Jugendzeit 2
Neben dem Hauptwohngebäude stand ein weiß verputztes zweistöckiges Lagerhaus. Der Großmutter zufolge war es das Überbleibsel aus der Zeit der Schiffsagentur, die die Vorfahren betrieben. Vor mehreren Generationen war das Geschäft in Konkurs gegangen und vier der fünf Lagerhäusern wurden von Gläubigern einbehalten. Im ersten Stück des Lagers gab es noch einige Spuren aus vergangener Zeit wie zum Beispiel alte chinesische Münzen und Postkarten von der letzten Kriegszeit, ein großes Schrein-ähnliches Puppenhaus mit detailgetreu gemachten Puppen fürs Puppenfest, ein Kräutermörser, eine Hellebarde, eine Lanze mit krummem Griff, und sogar eine Geige. In nebeneinander standen Kleiderschränken stapelten sich Kleider, die jemand dort hineingestopft hat. Später erfuhr der Junge von seinem Vater, dass die Geige ihm gehörte, weil er sie darauf eine Zeitlang Lieder spielte, die damals in Mode waren.
Ein neues Haus wurde in dem Ort, wo das alte Haus gestanden hatte, gebaut. Dann kehrten sein Vater und die Stiefmutter zurück in das Haus. Der Junge schlief noch immer beim Großvater, an dem er sich festhielt. Das allerdings nicht mehr lange, denn der Junge bezog sein eigenes Zimmer, das im ersten Stück des Lagers eingerichtet wurde. Es wurde sein Schloss, wo er, mit einem Gefühl der Selbständigkeit, malte, Plastikmodell baute und kletterte sogar auf das Dach, um die Übersicht über den Garten unter ihm genießen zu können. Da gab es allerlei Pflanzen und Bäume wie Pfirsichbaum, Pflaumen-, Birnbaum, dann Persimonen, Kaisereiche oder Granatapfelbaum. Unter den Schatten der Bäume schlief friedlich seine Katze und Hühner liefen gackernd herum. Hin und wieder pflügte ein Pferdehändler aus der Nachbarschaft ein Stück des Gartens mit seinem Pferd um, das die Erde schweigend bestellte, als sei es sein guter alter Freund, der genau der Fall war.
An dem Wochenende pflegte der Junge mit seinen Nachbarskindern Pappkarten oder Kreisel zu spielen. Eines Morgens an einem kalten Wintertag war niemand seiner Spielkameraden auf der Straße, wo sie sich immer trafen. So entschloss er sich zu einem Freund zu gehen und fand ihn mit seiner älteren Schwester unter der Decke, aus der ein Duft menschlicher Wärme entstieg, was eine Art Eifersucht nach Intimität in ihm erweckte.

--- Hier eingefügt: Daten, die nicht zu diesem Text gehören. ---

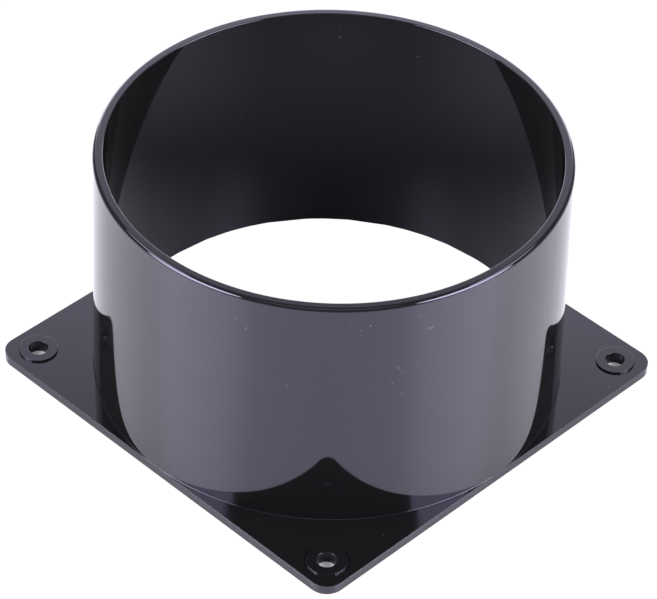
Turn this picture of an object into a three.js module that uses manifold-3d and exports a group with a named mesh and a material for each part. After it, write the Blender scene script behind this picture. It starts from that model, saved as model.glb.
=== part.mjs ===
// A square-plate duct flange with a long round spigot, in millimetres, +Z up.
// The origin is the centre of the square on the underside of the plate, so the part stands on z = 0.
// The spigot is as wide as the plate: its wall meets the middle of each of the four sides flush.

import * as THREE from "three";
import { mergeVertices } from "three/addons/utils/BufferGeometryUtils.js";
import Module from "manifold-3d";

const wasm = await Module();
wasm.setup();

// Driving dimensions.
const PLATE_SIDE = 120;
const PLATE_THICKNESS = 2.8;
const CORNER_RADIUS = 5;
const OVERALL_HEIGHT = 70;

const SCREW_SPACING = 105; // centre to centre along each side of the square
const SCREW_HOLE_RADIUS = 2.5;
const PAD_RADIUS = 5;
const PAD_HEIGHT = 0.5;
const PAD_BEVEL = 0.1;

const FOOT_RADIUS = PLATE_SIDE / 2; // outside of the spigot where it stands on the plate
const RIM_RADIUS = 59.1; // outside of the spigot at its open end, less by the moulding draft
const RIM_WALL = 2.6;
const RIM_ROUNDING = 1.2;
const BORE_RADIUS_RIM = RIM_RADIUS - RIM_WALL;
const BORE_RADIUS_BELOW = 58.3; // the bore widens downwards by its own draft
const ROOT_FILLET = 0.3;

// How finely round shapes are divided.
const ROUND_SEGMENTS = 128;
const HOLE_SEGMENTS = 32;
const CORNER_SEGMENTS = 6;
const ROUNDING_SEGMENTS = 4;

const CUTTER_OVERRUN = 1; // how far a cutter reaches past each face that it cuts

const BLACK_ABS = { color: 0x0b0a0d, roughness: 0.12, metalness: 0 };

// Radius of the drafted bore at height z.
function boreRadius(z) {
  return THREE.MathUtils.lerp(BORE_RADIUS_BELOW, BORE_RADIUS_RIM, z / OVERALL_HEIGHT);
}

// The solid of a closed geometry, for joining and cutting.
function toSolid(geometry) {
  const bare = geometry.index ? geometry.toNonIndexed() : geometry.clone();
  bare.deleteAttribute("normal");
  bare.deleteAttribute("uv");
  const merged = mergeVertices(bare, 1e-4);
  return new wasm.Manifold(
    new wasm.Mesh({
      numProp: 3,
      vertProperties: merged.attributes.position.array,
      triVerts: new Uint32Array(merged.index.array),
    }),
  );
}

// The geometry of a solid, ready for a mesh.
function toGeometry(solid) {
  const { vertProperties, triVerts } = solid.getMesh();
  const geometry = new THREE.BufferGeometry();
  geometry.setAttribute("position", new THREE.BufferAttribute(vertProperties, 3));
  geometry.setIndex(new THREE.BufferAttribute(triVerts, 1));
  geometry.computeVertexNormals();
  return geometry;
}

function makeMesh(name, geometry) {
  const mesh = new THREE.Mesh(geometry, new THREE.MeshStandardMaterial(BLACK_ABS));
  mesh.name = name;
  return mesh;
}

// A shape turned about Z. Its profile is (radius, height) pairs, and closes on its first one.
function turned(profile, segments) {
  const points = [...profile, profile[0]].map(([radius, z]) => new THREE.Vector2(radius, z));
  return new THREE.LatheGeometry(points, segments).rotateX(Math.PI / 2);
}

// Part of a circle in a turned profile, as (radius, height) pairs between two angles.
function arc(centreRadius, centreZ, arcRadius, startAngle, endAngle) {
  const pairs = [];
  for (let i = 0; i <= ROUNDING_SEGMENTS; i++) {
    const angle = THREE.MathUtils.lerp(startAngle, endAngle, i / ROUNDING_SEGMENTS);
    pairs.push([
      centreRadius + arcRadius * Math.cos(angle),
      centreZ + arcRadius * Math.sin(angle),
    ]);
  }
  return pairs;
}

// A prism on z = 0 with the plate's outline: a square with rounded corners.
function platePrism(height) {
  const middles = PLATE_SIDE / 2 - CORNER_RADIUS; // the corner arcs' centres, on each axis
  const outline = new THREE.Shape();
  outline.absarc(middles, middles, CORNER_RADIUS, 0, Math.PI / 2);
  outline.absarc(-middles, middles, CORNER_RADIUS, Math.PI / 2, Math.PI);
  outline.absarc(-middles, -middles, CORNER_RADIUS, Math.PI, 1.5 * Math.PI);
  outline.absarc(middles, -middles, CORNER_RADIUS, 1.5 * Math.PI, 2 * Math.PI);
  return new THREE.ExtrudeGeometry(outline, {
    depth: height,
    bevelEnabled: false,
    curveSegments: CORNER_SEGMENTS,
  });
}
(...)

Eines Sonntags, als der Junge noch schlief, wehte Rauch von verbrannten Stroh durchs Fenster zu ihm ins Zimmer hinein. Er strampelte die Decke von sich, stand auf und sah einen orangeroten Feuerball durchs Fenster. Die Hände in der Jacke, eilte er in den Garten und starrte von der Sitzbank aus das Feuer, das der Großvater gelegt hatte. Die Flammen flackerten zu ihm heran als wollten sie sein Gesicht fressen, um sogleich mit dem Gegenwind in die andere Richtung zu züngeln. Jäh wuchsen die Flammen bis zur menschlichen Feuersäule an. Die frischen, noch feuchten Zweige zerplatzten in der Hitze und feine Funken stoben in hohen Bogen umher. Zahllose rot glühende Flöckchen schwebten hoch in der Luft, die verglüht langsam herab sanken.
Das Feuer veränderte die vom Frost weiß bedeckte Erde, die jetzt wie strahlenförmig nass und dunkel wurde. Über die Hecke hinweg erblickte der Junge hinter dem Garten die weiß eingefrorenen Reisfelder, als wäre das der Hintergrund für ein mittelalterliches Gemälde. Der Großvater steckte für den Jungen Süßkartoffeln in die Glut. Einige Hühner liefen neben den beiden her und in der Ecke des Gartens blühten schon kleine weiße Pfirsichblüten still vor sich hin.